Le contrat de séjour qui lie un établissement médico-social à un résident n’a pas pour effet de créer une situation contractuelle

Publié en novembre 2017 | FJH n°090 , p.463

Contrat de séjour Relation non contractuelle

Voir également :
  • Conseil d'État Mme A... 05/07/2017 - Requête(s) : 399977

I – LE TEXTE DE L’ARRÊT

1. Considérant que la prise en charge d’une prestation d’aide à domicile par un centre communal d’action sociale, établissement public administratif en vertu des dispositions de l’article L. 123-6 du Code de l’action sociale et des familles, a le caractère d’un service public administratif ; que les usagers de ce service public ne sauraient être regardés comme placés dans une situation contractuelle vis-à-vis de l’établissement concerné, alors même qu’ils concluent avec celui-ci un « contrat de séjour » ou qu’est élaboré à leur bénéfice un « document individuel de prise en charge », dans les conditions fixées par l’article L. 311-4 du même code ; que le moyen tiré de ce qu’un litige opposant un tel service public administratif à un de ses usagers ne peut être réglé sur un fondement contractuel est relatif au champ d’application de la loi et est, par suite, d’ordre public ;

2. Considérant qu’il suit de là qu’en réglant le litige opposant Mme A…, ayant droit de Mme B…, au centre communal d’action sociale de Quimper sur le fondement de la responsabilité contractuelle de cet établissement, en application du « contrat de prise en charge » signé par son vice-président et par Mme B..., la cour administrative d’appel de Nantes a méconnu le champ d’application de la loi ; que Mme A… est ainsi fondée, sans qu’il soit besoin d’examiner les moyens du pourvoi, à demander l’annulation de l’arrêt attaqué ;

3. Considérant que les dispositions de l’article L. 761-1 du Code de justice administrative font obstacle à ce que soit mis à la charge de Mme A..., qui n’est pas la partie perdante, le versement des sommes que demande, à ce titre, le centre communal d’action sociale de Quimper ; qu’en revanche, il y a lieu, dans les circonstances de l’espèce, de mettre à la charge du centre communal d’action sociale de Quimper le versement d’une somme de 3 000 euros à Mme A… au titre des mêmes dispositions ;

 

DÉCIDE 

Article 1er : L’arrêt du 22 mars 2016 de la cour administrative d’appel de Nantes est annulé.

Article 2 : L’affaire est renvoyée à cour administrative d’appel de Nantes.

Article 3 : Le centre communal d’action sociale de Quimper versera la somme de 3 000 euros à Mme A… au titre de l’article L. 761-1 du Code de justice administrative.
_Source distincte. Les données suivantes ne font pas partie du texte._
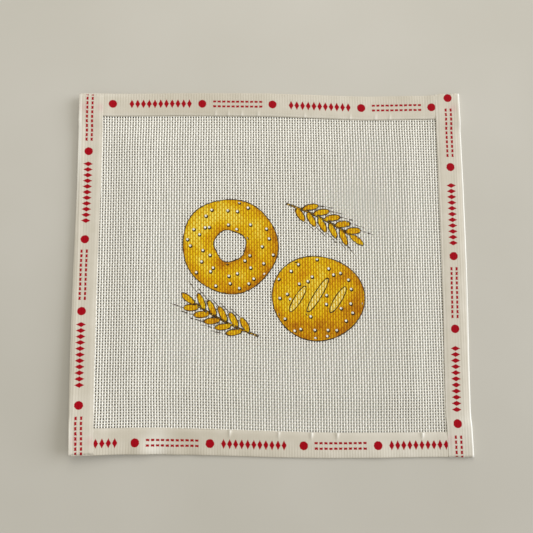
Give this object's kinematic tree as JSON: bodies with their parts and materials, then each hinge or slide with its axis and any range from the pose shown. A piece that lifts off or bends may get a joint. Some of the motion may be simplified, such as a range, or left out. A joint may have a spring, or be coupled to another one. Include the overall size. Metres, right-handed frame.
{
  "type": "needlepoint canvas",
  "caption": "Square open-mesh needlework canvas with a painted bakery motif to stitch over, its four cut edges bound in folded printed cloth tape.",
  "frame": {"origin": "under the middle of the piece, on the surface that it lies on", "axes": "+Z out of the painted face, +X to the right side of the picture, +Y to its top"},
  "size_m": [0.2074, 0.1932, 0.0073],
  "materials": {
    "canvas": "starched off-white cotton mesh with a painted bakery motif on the threads",
    "tape": "matt cream adhesive cloth tape with a repeating dark red print"
  },
  "bodies": {
    "root": {"canvas": "canvas", "tape_top": "tape", "tape_right": "tape", "tape_bottom": "tape", "tape_left": "tape"}
  },
  "joints": []
}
Les conclusions présentées au même titre par le centre communal d’action sociale de Quimper sont rejetées.

Article 4 : La présente décision sera notifiée à Mme C... A…et au centre communal d’action sociale de Quimper.

Copie en sera adressée à la ministre des Solidarités et de la Santé et à la caisse primaire d’assurance maladie du Finistère Sud.

CE, Mme A…, 5 juillet 2017, n° 399977 

 

II – COMMENTAIRE 

Pour toutes les directions des établissements médico-sociaux, l’arrêt rendu par le Conseil d’État le 5 juillet 2017 fera date. 

Dans cette affaire, une résidente avait, semble-t-il, lourdement chuté à son domicile, dans le cadre du contrat signé avec le CCAS et avait recherché la responsabilité de l’établissement pour obtenir réparation de ses préjudices. 

La requérante réclamait une somme de 20 465,77 euros.

Les juges du fond avaient constamment refusé de faire droit à la requête. 

Cependant l’arrêt qui avait été rendu par la cour administrative d’appel de Nantes le 22 mars 2016 a été annulé parce que la juridiction administrative s’était fondée sur la responsabilité contractuelle de l’établissement. 

Or, pour le Conseil d’État, il est admis que les usagers d’un service public administratif : « ne sauraient être regardés comme placés dans une situation contractuelle vis-à-vis de l’établissement concerné, alors même qu’ils concluent avec celui-ci un contrat de séjour" ou qu’est élaboré à leur bénéfice un document individuel de prise en charge »

Cette situation est exactement la même que pour l’usager d’un établissement public de santé. Pour autant, le Conseil d’État n’a pas dénié le caractère contractuel du contrat de séjour comme il l’avait fait pour le contrat d’activité libérale du praticien hospitalier (CE, 28 décembre 2001, Syndicat national de défense l’activité libérale de la médecine à l’hôpital, n° 229718, FJH n° 026, 2002, p. 97, disponible dans sa version numérique sur www.hopitalex.com).

Pour revenir à l’usager d’un établissement médico-social, sa situation est d’ordre légal et réglementaire de droit public, comme l’est d’ailleurs celle de l’usager d’un établissement public de santé.